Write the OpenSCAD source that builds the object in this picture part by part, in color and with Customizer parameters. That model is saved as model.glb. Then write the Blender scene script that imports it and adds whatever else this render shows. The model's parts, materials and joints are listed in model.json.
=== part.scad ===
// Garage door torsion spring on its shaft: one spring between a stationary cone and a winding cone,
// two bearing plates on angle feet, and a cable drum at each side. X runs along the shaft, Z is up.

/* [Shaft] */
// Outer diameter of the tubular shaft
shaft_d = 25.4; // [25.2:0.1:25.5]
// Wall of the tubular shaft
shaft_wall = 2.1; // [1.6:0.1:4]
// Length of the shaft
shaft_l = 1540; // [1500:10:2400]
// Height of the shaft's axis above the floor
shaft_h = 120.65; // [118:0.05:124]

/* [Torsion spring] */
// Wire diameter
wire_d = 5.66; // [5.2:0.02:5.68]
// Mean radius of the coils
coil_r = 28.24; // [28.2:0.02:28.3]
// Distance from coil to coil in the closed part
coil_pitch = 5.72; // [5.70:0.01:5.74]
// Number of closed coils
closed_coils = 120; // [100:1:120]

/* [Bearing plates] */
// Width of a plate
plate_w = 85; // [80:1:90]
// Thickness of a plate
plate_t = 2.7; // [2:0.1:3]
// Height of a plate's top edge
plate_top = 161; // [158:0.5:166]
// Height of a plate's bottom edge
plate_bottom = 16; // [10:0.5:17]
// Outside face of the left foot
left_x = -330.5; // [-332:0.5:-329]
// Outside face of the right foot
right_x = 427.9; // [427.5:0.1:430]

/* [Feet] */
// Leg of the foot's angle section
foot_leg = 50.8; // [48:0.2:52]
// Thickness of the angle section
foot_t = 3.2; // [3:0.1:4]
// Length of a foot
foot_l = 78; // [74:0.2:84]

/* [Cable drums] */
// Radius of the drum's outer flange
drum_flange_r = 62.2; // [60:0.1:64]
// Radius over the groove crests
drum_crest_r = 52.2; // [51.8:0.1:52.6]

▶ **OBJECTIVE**
Copy, from the material above, each line in which the string "part" occurs.

▶ **FINAL RESULT**
Write the OpenSCAD source that builds the object in this picture part by part, in color and with Customizer parameters. That model is saved as model.glb. Then write the Blender scene script that imports it and adds whatever else this render shows. The model's parts, materials and joints are listed in model.json.
=== part.scad ===
// Distance from coil to coil in the closed part